Insofar as indemnification for liabilities arising under the Securities Act
may be permitted for directors, officers and controlling persons of the
registrant pursuant to the foregoing provisions, or otherwise, the registrant
has been advised that in the opinion of the Commission such indemnification is
against public policy as expressed in the Act and is, therefore, unenforceable.
In the event that a claim for indemnification against such liabilities (other
than the payment by the registrant of expenses incurred or paid by a director,
officer or controlling person of the registrant in the successful defense of any
action, suit or proceeding) is asserted by such director, officer or controlling
person in connection with the securities being registered, the registrant will,
unless in the opinion of its counsel the matter has been settled by controlling
precedent, submit to a court of appropriate jurisdiction the question whether
such indemnification by it is against public policy as expressed in the
Securities Act and will be governed by the final adjudication of such issue.
The undersigned registrant hereby undertakes to supplement the prospectus,
after the expiration of the subscription period, to set forth the results of the
subscription offer, the transactions by the underwriters during the subscription
period, the amount of unsubscribed securities to be purchased by the
underwriters, and the terms of any subsequent reoffering thereof. If any public
offering by the underwriters is to be made on terms differing from those set
forth on the cover page of the prospectus, a post-effective amendment will be
filed to set forth the terms of such offering.
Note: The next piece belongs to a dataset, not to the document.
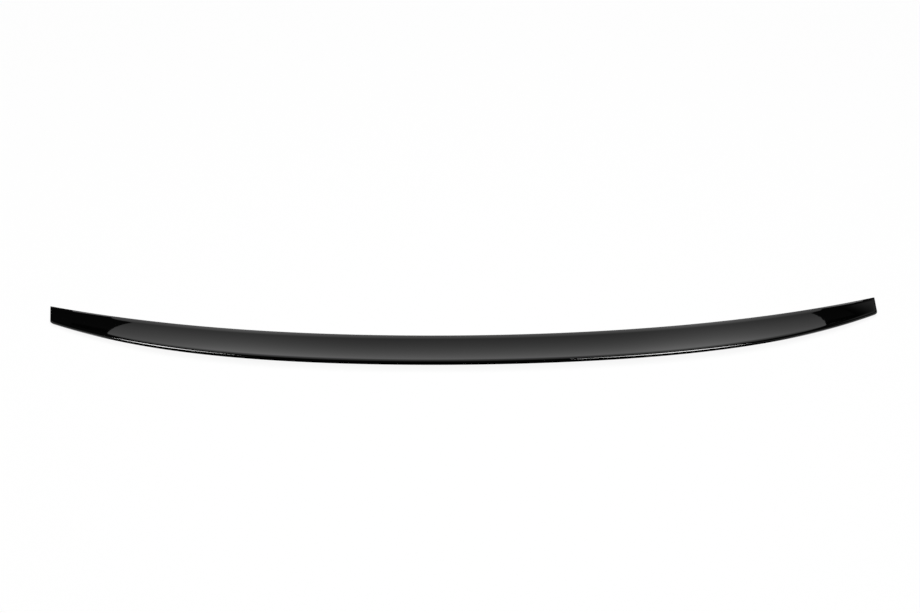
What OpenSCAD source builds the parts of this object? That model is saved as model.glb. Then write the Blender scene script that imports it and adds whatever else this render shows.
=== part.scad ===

The undersigned registrant hereby undertakes:
(1) To file, during any period in which offers or sales are being made, a
post-effective amendment to this registration statement:
(i) To include any prospectus required by Section 10(a)(3) of the
Securities Act of 1933; (ii) To reflect in the prospectus any facts or
events arising after the effective date of the registration statement
(or the most recent post-effective amendment thereof) which,
individually or in the aggregate, represent a fundamental change in the
information set forth in the registration statement. Notwithstanding
the foregoing, any increase or decrease in volume of securities offered
(if the total dollar value of securities offered would not exceed that
which was registered) and any deviation from the low or high and of the
estimated maximum offering range may be reflected in the form of
prospectus filed with the Commission pursuant to Rule 424(b) if, in the
aggregate, the changes in volume and price represent no more than 20
percent change in the maximum aggregate offering price set forth in the
"Calculation of Registration Fee" table in the effective registration
statement. (iii) To include any material information with respect to
the plan of distribution not previously disclosed in the registration
statement or any material change to such information in the
registration statement;
provided, however, that paragraphs (a)(1)(i) and (a)(1)(ii) do not apply if
the registration statement is on Form S-3, Form S-8 or Form F-3, and the
information required to be included in a post-effective amendment by those
paragraphs is contained in periodic reports filed with or furnished to the
Commission by the registrant pursuant to Section 13 or 15(d) of the Securities
Exchange Act of 1934 that are incorporated by reference in the registration
statement.
(2) That, for the purpose of determining any liability under the Securities
Act of 1933, each such post-effective amendment shall be deemed to be a new
registration statement relating to the securities offered therein, and the
offering of such securities at that time shall be deemed to be the initial bona
fide offering thereof.
(3) To remove from registration by means of a post-effective amendment any
of the securities being registered which remain unsold at the termination of the
offering.
(4) If the registrant is a foreign private issuer, to file a post-effective
amendment to the registration statement to include any financial statements
required by Rule 3-19 of this chapter at the start of any delayed offering or
throughout a continuous offering. Financial statements and information otherwise
required by Section 10(a)(3) of the Act need not be furnished, provided, that
the registrant includes in the prospectus, by means of a post-effective
amendment, financial statements required pursuant to this paragraph (a)(4) and
other information necessary to ensure that all other information in the
prospectus is at least as current as the date of those financial statements.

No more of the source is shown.